AC Plastics makes all sorts of durable, injection-moulded plastics, from 100 per cent recycled material.
Elmey said it was all food and medical-grade plastic, so it was particularly well-suited for an item being donated to healthcare workers.
Robertson said the Elmeys were originally going to cover the cost of the production mould, but it ended up being significantly more expensive than first thought.
So he and his wife, Sana Robertson, paid $18,000 to have it made.
The Elmeys donated the cost of the material, and the time on AC Plastics machines which still represented a sizeable contribution, he said.
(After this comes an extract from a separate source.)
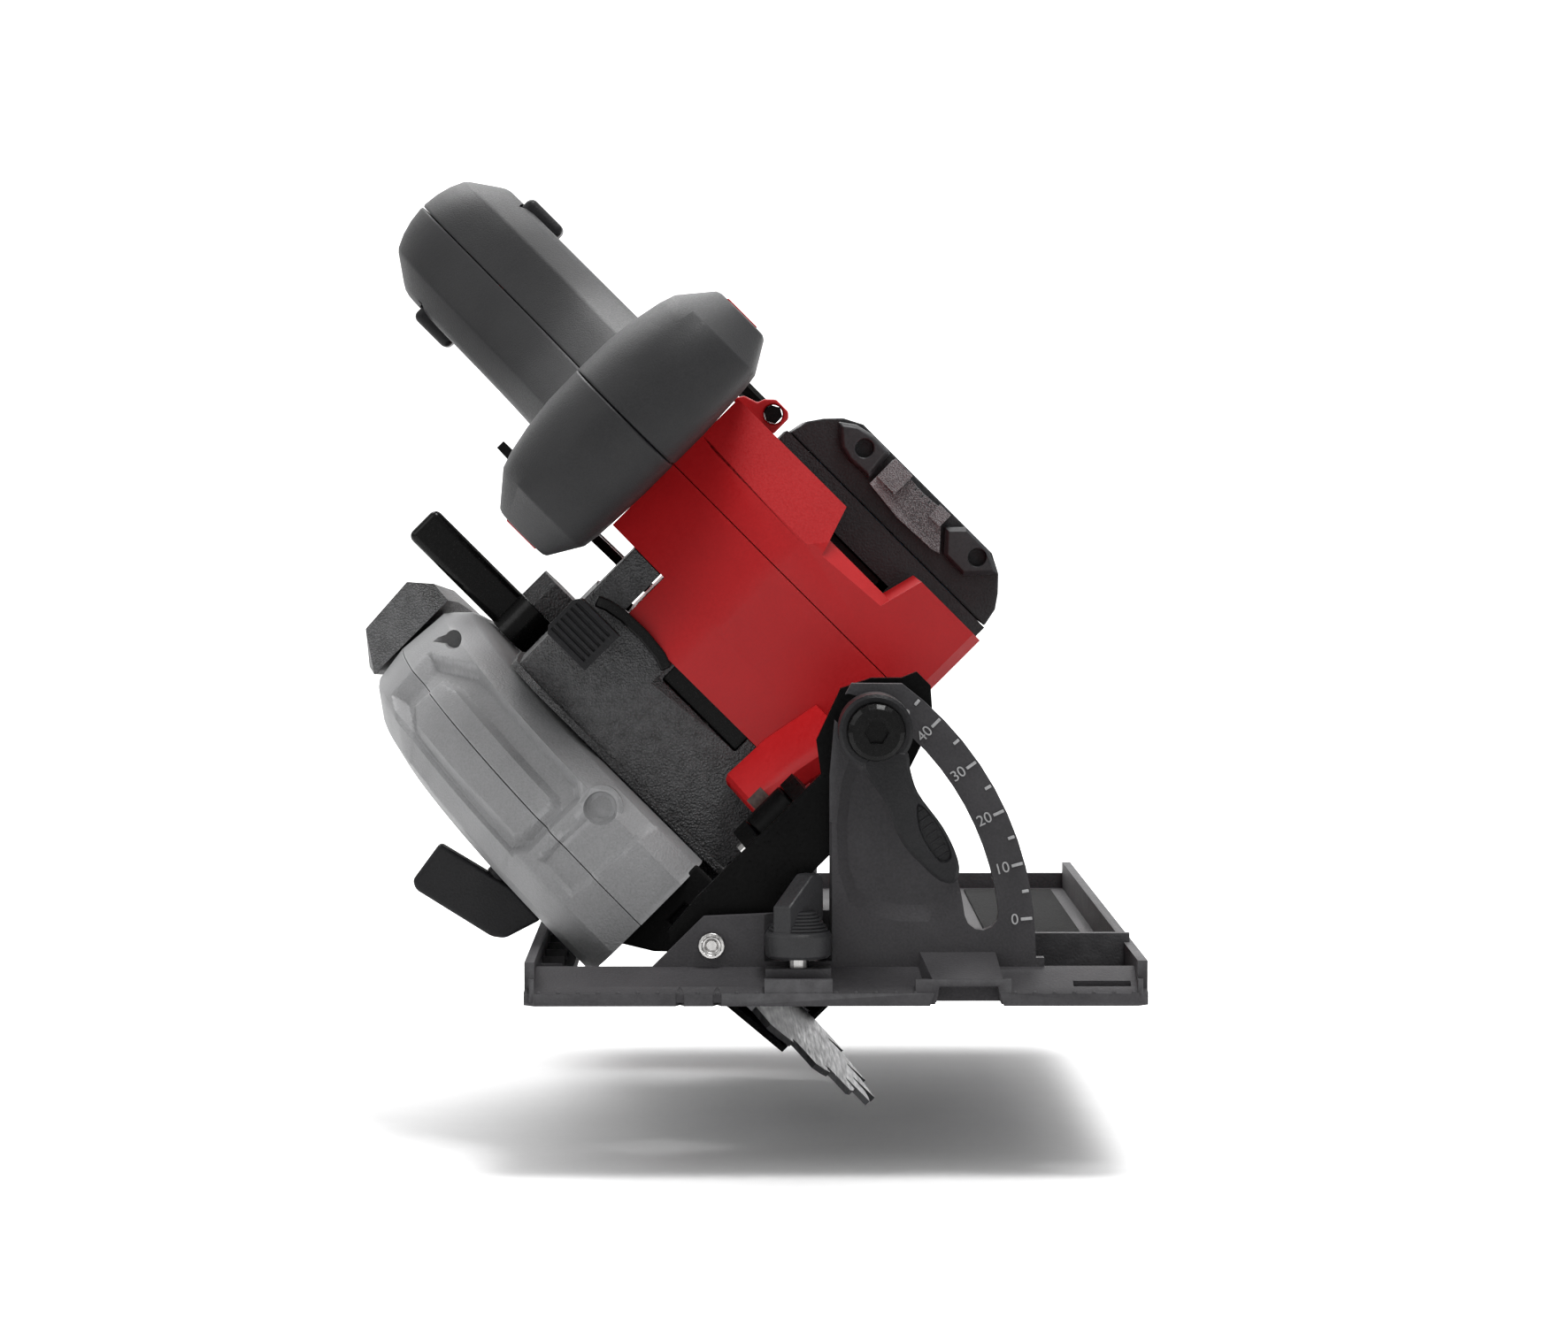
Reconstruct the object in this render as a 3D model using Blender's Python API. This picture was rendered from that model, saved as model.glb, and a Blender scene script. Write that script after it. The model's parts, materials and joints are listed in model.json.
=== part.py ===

Since September, Robertson has scaled up his home-based operation to seven 3D printers. He made and delivered 800 nose clips a day.
With AC Plastics onboard that went up to nearly 9,000. It also means Robertson now plans to sell a couple of his printers on Trade Me at a $1 reserve – with the proceeds to go to healthcare charities.
Robertson said the added production would also allow him to expand outside the Manawatū, and donate to GPs, health clinics and DHBs in other regions.
He just wasn’t entirely sure how to manage it yet, when his current effort took almost all of his spare time.
“We've been focusing on Palmerston North first, because that’s where we live and where we can get to the easiest.”
Robertson said he was keen to hear from anyone who could help expand the distribution in other regions.
The nose clips can be ordered for $2.50 each, which will allow Robertson to donate two clips to healthcare workers, from www.art-isan.co.nz.